The number 1 wafer  (first to the right) is from a newer lock that has traps inside,when using the VW decoder it will not reveal the true code of that wafer and a software is needed to find it out. Lishi  2 in 1 pick has  no problem with this lock.

First thing to know and remember is that there is never a jump from wafer 4 to wafer 1 so wafer 4 can only be followed by 2 or 3 and it’s the same for wafer number 1.  The lock will never work properly with this combination.

The D &S keys are 4 keys that are cut to each position and they are double-sided. 

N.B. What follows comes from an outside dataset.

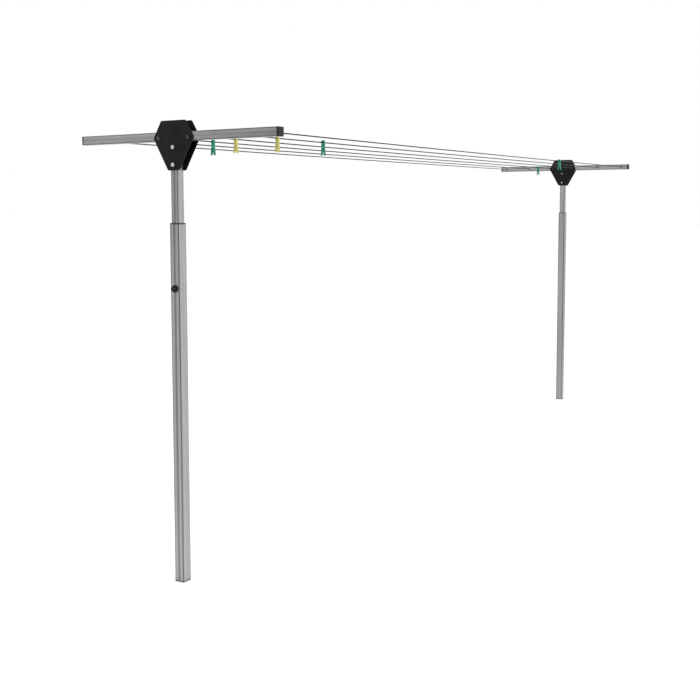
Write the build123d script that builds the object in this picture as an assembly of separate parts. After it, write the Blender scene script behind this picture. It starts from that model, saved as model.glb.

This is key No. 1 with four wafers on it ,only the first wafer is at the sheer line.

And this is key No.4

The VAG locks spacing is one up one down and usually found in cars from 1998 to 2002,the other models are two up two down

This is the old type lock

So for a locksmith that has a  cut to code machines,  making those keys shouldn’t be a problem and even if one or two of the codes are not certain ,you can always cut them deeper, but if you don’t have those machines you would have to use those S&D keys on a  dimple laser cutting machine.

So there are two main options ,one is dismantle the lock and the other is to decode it. (see my other sections on how they are decoded ).

If the lock is in your hand ,on the older types of locks you would get numbers on each wafer that will tell you what they are, if not you insert the S&D keys  to determine the code.

 Here is key No.1 inside the locks and it reveals that wafer No.1 is not in the lock. If you look closely you can see how the tolerance is not so good with wafers No.1 &2 ,even though the wafer is not correct it is still in the sheer line.

Key No. 2

Here is the third key

So basically now the fourth key is not needed as No.4 is all that left

So now that the code is known we can cut this key on the cutting machine ,another good use of the S&D keys is to copy keys to code.

This is a key that we need to know its code

The is key No. 1 and it reveals the positions No. 3 4 5 are number 1 wafers

The second key reveals that positions 1 &2 are wafers number 2

And the third key tells us the positions number 6 7 & 8 are wafers number 3

So now we know that the code for this key is 2 2 1 1 1 3 3 3

To be  continued…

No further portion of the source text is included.